I am not a sandwich fan and prefer baked potato with cheese. Their menu only had baked potato with Chicken Tikka or a Butternut Squash Curry filling and they were both £8.95 and more of a main meal. I had wanted something a bit lighter so enquired if they did a plain baked potato with just a little cheese and coleslaw. Yes, the lady said that was fine but when it came to paying they charged me for a Chicken Tikka and I pointed out I was having cheese and coleslaw but she said it would be the same price as the Chicken Tikka as they had no other price point to press on the till. So our light lunch cost a staggering £22.55 – needless to say we will not be going again.
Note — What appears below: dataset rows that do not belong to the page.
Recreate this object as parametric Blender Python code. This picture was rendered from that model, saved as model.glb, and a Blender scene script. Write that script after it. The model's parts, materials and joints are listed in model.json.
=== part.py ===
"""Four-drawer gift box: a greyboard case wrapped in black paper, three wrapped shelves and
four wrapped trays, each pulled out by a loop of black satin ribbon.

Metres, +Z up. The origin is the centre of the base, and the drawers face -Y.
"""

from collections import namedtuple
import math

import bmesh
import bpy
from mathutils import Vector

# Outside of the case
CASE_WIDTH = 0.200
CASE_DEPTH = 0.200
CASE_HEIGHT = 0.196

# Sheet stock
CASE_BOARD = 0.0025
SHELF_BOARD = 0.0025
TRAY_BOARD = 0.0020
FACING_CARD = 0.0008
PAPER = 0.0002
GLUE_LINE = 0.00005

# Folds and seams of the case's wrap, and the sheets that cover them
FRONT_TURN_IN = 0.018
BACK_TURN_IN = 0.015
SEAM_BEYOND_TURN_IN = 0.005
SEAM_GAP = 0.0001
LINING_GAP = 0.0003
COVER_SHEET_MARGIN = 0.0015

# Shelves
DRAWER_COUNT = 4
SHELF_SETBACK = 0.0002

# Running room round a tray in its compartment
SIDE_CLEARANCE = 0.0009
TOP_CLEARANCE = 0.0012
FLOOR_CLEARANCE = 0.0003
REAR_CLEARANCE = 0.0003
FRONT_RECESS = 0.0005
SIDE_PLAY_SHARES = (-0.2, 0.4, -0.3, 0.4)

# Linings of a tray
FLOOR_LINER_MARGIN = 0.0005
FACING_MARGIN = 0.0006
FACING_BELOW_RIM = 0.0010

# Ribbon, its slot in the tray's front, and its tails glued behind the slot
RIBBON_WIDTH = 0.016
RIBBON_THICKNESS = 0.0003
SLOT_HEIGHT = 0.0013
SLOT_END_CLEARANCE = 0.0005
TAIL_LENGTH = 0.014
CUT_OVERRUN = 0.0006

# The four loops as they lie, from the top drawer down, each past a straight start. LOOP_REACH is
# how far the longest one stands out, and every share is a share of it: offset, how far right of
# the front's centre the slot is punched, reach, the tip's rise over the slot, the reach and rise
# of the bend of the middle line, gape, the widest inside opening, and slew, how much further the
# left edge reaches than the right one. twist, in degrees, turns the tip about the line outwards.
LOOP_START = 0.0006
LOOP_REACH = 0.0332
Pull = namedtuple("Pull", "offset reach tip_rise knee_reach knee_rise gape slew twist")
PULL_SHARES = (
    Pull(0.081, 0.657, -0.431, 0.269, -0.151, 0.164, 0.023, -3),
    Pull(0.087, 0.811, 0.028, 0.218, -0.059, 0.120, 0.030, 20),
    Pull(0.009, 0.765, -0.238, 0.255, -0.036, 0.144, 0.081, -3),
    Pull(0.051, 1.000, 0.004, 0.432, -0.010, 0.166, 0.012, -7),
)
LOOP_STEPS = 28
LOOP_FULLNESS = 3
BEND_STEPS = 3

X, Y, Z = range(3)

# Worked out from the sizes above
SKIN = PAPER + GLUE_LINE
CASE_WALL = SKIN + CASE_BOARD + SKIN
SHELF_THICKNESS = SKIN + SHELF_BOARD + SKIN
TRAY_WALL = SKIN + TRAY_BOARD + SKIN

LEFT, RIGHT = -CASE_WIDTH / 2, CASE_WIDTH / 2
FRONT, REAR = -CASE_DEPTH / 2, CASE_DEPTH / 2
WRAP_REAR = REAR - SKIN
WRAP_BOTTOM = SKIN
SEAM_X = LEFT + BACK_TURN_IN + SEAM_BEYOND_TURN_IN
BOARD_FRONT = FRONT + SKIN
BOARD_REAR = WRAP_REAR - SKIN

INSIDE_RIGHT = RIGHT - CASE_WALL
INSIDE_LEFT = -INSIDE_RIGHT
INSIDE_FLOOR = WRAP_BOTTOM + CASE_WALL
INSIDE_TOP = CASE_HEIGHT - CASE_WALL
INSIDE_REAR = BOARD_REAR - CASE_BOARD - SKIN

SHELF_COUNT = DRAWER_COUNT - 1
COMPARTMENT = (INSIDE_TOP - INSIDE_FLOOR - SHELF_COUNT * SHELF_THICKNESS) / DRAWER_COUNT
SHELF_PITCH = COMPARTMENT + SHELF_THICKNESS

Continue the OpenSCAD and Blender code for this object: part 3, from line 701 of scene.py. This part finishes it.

I bought mum a lovely bunch of mixed colour tulips and stopped to get her a take out cappuccino and a lemon tart (her favourite) from a local Costa. Unfortunately, although I asked for a lemon tart and they had plenty and it said lemon tart on the receipt, when I took it out of the bag to give to mum it was a cherry bakewell! Still she enjoyed them.

Today it is little Freddie’s 4th birthday – so we will be going to see him with his card and present. He is super excited to be having a Paw Patrol party with a few friends on Sunday and now my younger daughter is mobile again she will bring Little L and Sweetie down to join in the party.

So I had better get my skates on to prepare for their arrival tomorrow – I have beds to make up and food to prepare. We are on rations now until next week as part of the £110 we just spent on our travels was really this week’s housekeeping, so I will have to be very creative to conjour up some satisfying meals from very little.

I am a little disappointed that all my plans for January have already gone off course and the money I had saved from being very careful and not spending money unless necessary has had to go on eating out. Let’s hope February proves to be a bit better.

Welcome to new readers – you will notice a lack of photos until normal life resumes, and apologies for not being able to join in with the Scraphappy Challenge for January.